When his mother walked out the back door, Sploosh! She was met with a jet of cold water. She squealed and fled.
“I’ll take care of this,” his father said, all stern and fatherly. “Beau, you put that hose—”
Sploosh! Along with a whole lot of gleeful, childish cackling.
My grandmother stepped up. “I’ll go out. He wouldn’t spray his Grandma.”
Sploosh!
And then his dad went out the front door, snuck around the side of the house, scaled the fence and turned off the faucet—much to Beau’s dismay when his mother came after him again.
I also chose this scene because it stars my favorite recurring character in the Texas Rodeo series, Beni. Or as his mother calls him here, “Benjamin. Steven. Sanchez.” And we all know what it means when Mom cracks out your middle name.
Beni Sanchez is an arena rat who has spent most of his five years behind the rough and tumble scenes at Jacobs Livestock rodeos, seeing too much, hearing too much, and running circles around the adults. I’ve never had more fun writing than when Beni saunters onto the page.
***
Definitely not their new bullfighter. Shorty was, well, shorter. Violet judged this guy to be close to six feet, long, lean, and as potentially hazardous as the Corvette he stood beside. His shrewd gaze cataloged every rusty nail and weathered board of the aging rodeo grounds, snagging for a moment on Violet, and then moving on as if she were just part of the scenery. The intensity of that gaze contrasted oddly with his shaggy brown hair, bleached to gold at the tips, and the wrinkled T-shirt that hung loose on broad shoulders. When he turned to reach into the backseat of the car, she wouldn’t have been surprised to see him pull out a skateboard instead of a pair of road-weary duffel bags. Who—
“Hey, Mommy!”
A blast of water hit the stock tank and ricocheted, drenching her in slime. She shrieked, whipped around, and a second blast caught her square in the face. Beni cackled in delight as Violet choked and sputtered. She made a lunge for the hose, skidded, slipped, and landed flat on her butt in the middle of a rapidly growing puddle. Beni giggled louder and doused her again as she wallowed around, trying to get her feet under her.

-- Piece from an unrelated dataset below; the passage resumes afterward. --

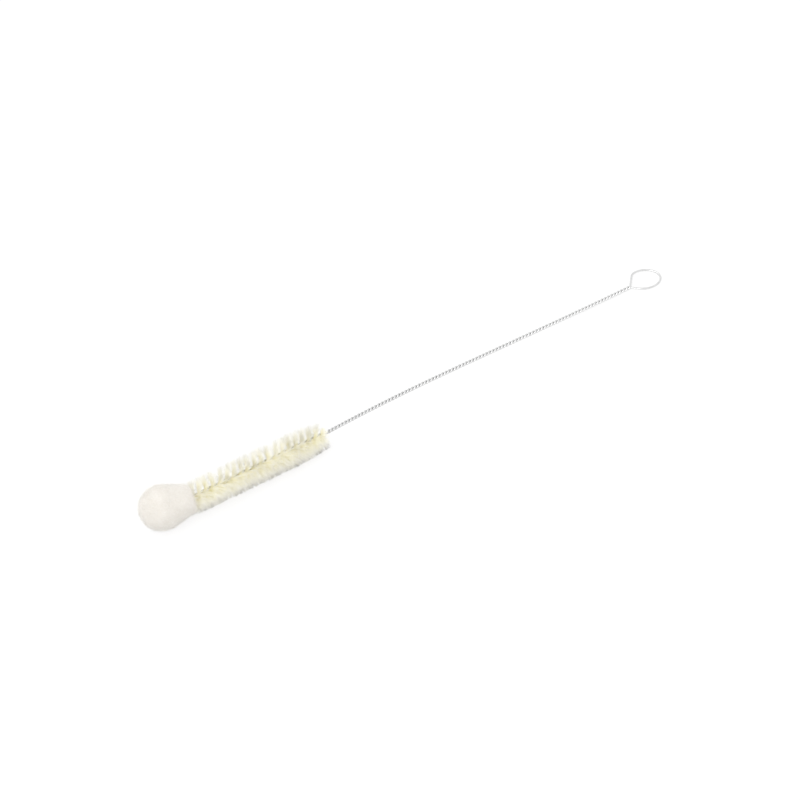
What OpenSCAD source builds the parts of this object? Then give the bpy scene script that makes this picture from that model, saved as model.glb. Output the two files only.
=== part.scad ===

“Beni!” she heard her mother say. “Give Grandma that—” Then a shriek as Beni hit the trigger on the hose nozzle.
“Benjamin. Steven. Sanchez. You stop that right now!” Violet made another grab for him.
Beni ducked and dodged, howling like a hyena with the nozzle gripped in both hands, using the powerful spray to fend her off. Suddenly, the water stopped. Beni shook the nozzle and squeezed the trigger. Nothing happened. His eyes went wide and his mouth made an uh-oh shape. He dropped the hose and ran, diving under the fence and tearing past the skater dude, who stood with one hand on the lever of the water hydrant.
Violet glanced over at the car then back at the hydrant, at least thirty yards away. He’d covered the distance in the space of a few heartbeats.
So he didn’t just look fast.
She started to wipe the water from her face before she realized her hands were coated in rancid mud, which she had now smeared across both cheeks. Awesome. She brushed the drips from her eyebrows with one forearm then squelched across the pen to where the stranger stood outside the fence.
“Can I help you?” she asked.
His eyebrows rose. “Looks like it’s the other way around to me.”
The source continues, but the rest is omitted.